We saw fuel consumption in the mid to high 9L/100km range on a combined cycle, and as high as 14L/100km on a particularly sporty run.
This is higher than Volkswagen’s claim of 8.1L/100km, and while we saw the car dip into the 7L/100km range while touring, expect to see something around 9-10 in real life.
And it is real life where the Tiguan 162 will feature the most. School runs, shopping centres, office car parks and the like, are all places the ‘hot’ Tiggy is really quite at home.
That driver assistance package comes in handy here, too. The proximity parking sensors detect when you’ve got something (or someone) too close to the side of the car as well as the front and rear.
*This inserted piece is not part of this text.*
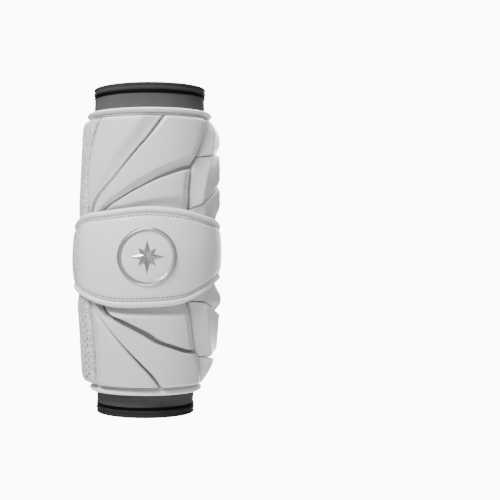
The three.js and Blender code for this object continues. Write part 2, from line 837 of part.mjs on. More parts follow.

And the surround camera is up there with some of the best in the business.
It’s the type of equipment this car really should have, and so makes the pack a little more required than optional, which along with the R-Line pack, make this car a $60k proposition.
That’s pushing the friendship if you think of this as a hot version of a $31,990 base model, but start to imagine this not so much as a Tiguan GTI, but as the starting point of a Tiguan R.
It’s not that big a stretch. The car as featured, with both ‘compulsory’ option packs and premium paint (ours is Tungsten Silver, one of seven options) comes in at $54,190. That’s just $300 less than a Golf R with a DSG transmission.
Sure, the Tiguan is some 44kW out of the power race, but both run an AWD chassis, and the leather seats and more luxury oriented approach is much more R than a tartan clad boy-racer GTI.
It isn’t the fastest hot-hatch-SUV on the block, the Ford Escape Titanium pips it for power at 178kW, but the 2017 Volkswagen Tiguan 162 TSI is a really solid jack of all trades result of making a sporty SUV.
Perhaps VW should turn up the power dial, and drop the silly name, and just go with a Tiguan R. In our SUV-above-everything market, it would be a sure-fire winner!